[START OF Records for this exercise]

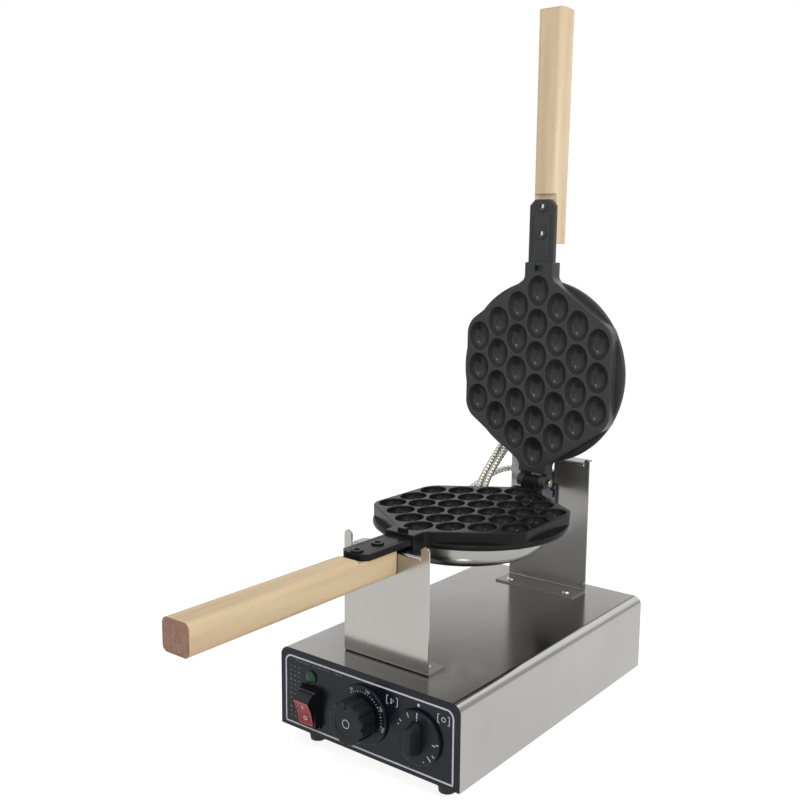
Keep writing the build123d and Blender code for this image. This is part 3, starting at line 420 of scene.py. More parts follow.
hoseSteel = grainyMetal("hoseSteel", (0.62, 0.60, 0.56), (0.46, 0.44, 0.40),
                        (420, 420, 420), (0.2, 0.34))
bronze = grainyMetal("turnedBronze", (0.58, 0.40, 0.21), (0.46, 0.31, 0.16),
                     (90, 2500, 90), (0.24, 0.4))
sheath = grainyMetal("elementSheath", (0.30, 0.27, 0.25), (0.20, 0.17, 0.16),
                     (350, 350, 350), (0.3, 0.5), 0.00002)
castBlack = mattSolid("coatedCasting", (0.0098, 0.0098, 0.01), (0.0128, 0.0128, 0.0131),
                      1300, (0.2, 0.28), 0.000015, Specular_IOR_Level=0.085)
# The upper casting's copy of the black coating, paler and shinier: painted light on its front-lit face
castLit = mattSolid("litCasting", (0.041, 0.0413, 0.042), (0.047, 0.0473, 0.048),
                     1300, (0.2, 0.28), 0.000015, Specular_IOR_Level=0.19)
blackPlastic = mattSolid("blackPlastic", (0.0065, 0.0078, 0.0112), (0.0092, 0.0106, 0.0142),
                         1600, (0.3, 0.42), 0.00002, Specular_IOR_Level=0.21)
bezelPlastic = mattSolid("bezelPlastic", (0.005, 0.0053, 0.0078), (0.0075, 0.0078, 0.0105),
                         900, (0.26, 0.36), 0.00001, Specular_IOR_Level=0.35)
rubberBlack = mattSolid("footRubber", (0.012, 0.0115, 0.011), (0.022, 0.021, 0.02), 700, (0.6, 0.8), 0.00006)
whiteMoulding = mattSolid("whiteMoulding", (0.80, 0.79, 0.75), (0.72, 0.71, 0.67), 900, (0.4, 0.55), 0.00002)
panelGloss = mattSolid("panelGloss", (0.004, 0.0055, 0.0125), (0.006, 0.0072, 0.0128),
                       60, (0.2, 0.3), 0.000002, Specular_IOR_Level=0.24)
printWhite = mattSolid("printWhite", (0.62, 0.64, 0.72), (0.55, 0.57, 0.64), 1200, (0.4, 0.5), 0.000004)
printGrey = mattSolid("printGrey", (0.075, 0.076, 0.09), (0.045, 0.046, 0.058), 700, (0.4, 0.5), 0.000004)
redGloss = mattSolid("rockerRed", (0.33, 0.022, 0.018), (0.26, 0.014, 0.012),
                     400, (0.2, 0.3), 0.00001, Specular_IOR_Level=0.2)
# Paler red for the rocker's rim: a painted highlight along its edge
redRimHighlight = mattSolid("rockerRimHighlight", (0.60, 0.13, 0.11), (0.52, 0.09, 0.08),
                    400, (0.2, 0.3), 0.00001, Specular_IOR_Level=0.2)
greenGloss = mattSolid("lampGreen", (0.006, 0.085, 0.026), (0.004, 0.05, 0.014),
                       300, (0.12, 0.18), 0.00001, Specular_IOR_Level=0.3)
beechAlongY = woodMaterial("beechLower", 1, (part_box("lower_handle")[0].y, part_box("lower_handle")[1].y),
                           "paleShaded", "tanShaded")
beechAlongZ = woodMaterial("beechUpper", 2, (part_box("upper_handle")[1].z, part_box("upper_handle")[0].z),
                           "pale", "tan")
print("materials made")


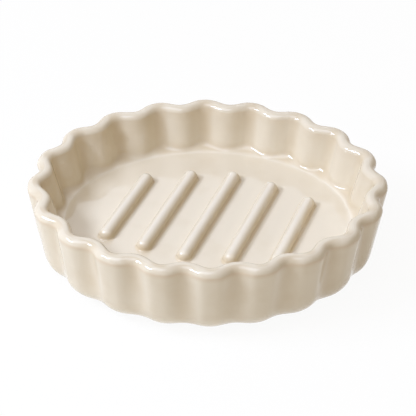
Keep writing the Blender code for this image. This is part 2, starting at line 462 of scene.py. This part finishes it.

[END OF Records for this exercise]

> [To be done] Show each line holding the word "Blender".

> [Exercise output]
Keep writing the build123d and Blender code for this image. This is part 3, starting at line 420 of scene.py. More parts follow.
Keep writing the Blender code for this image. This is part 2, starting at line 462 of scene.py. This part finishes it.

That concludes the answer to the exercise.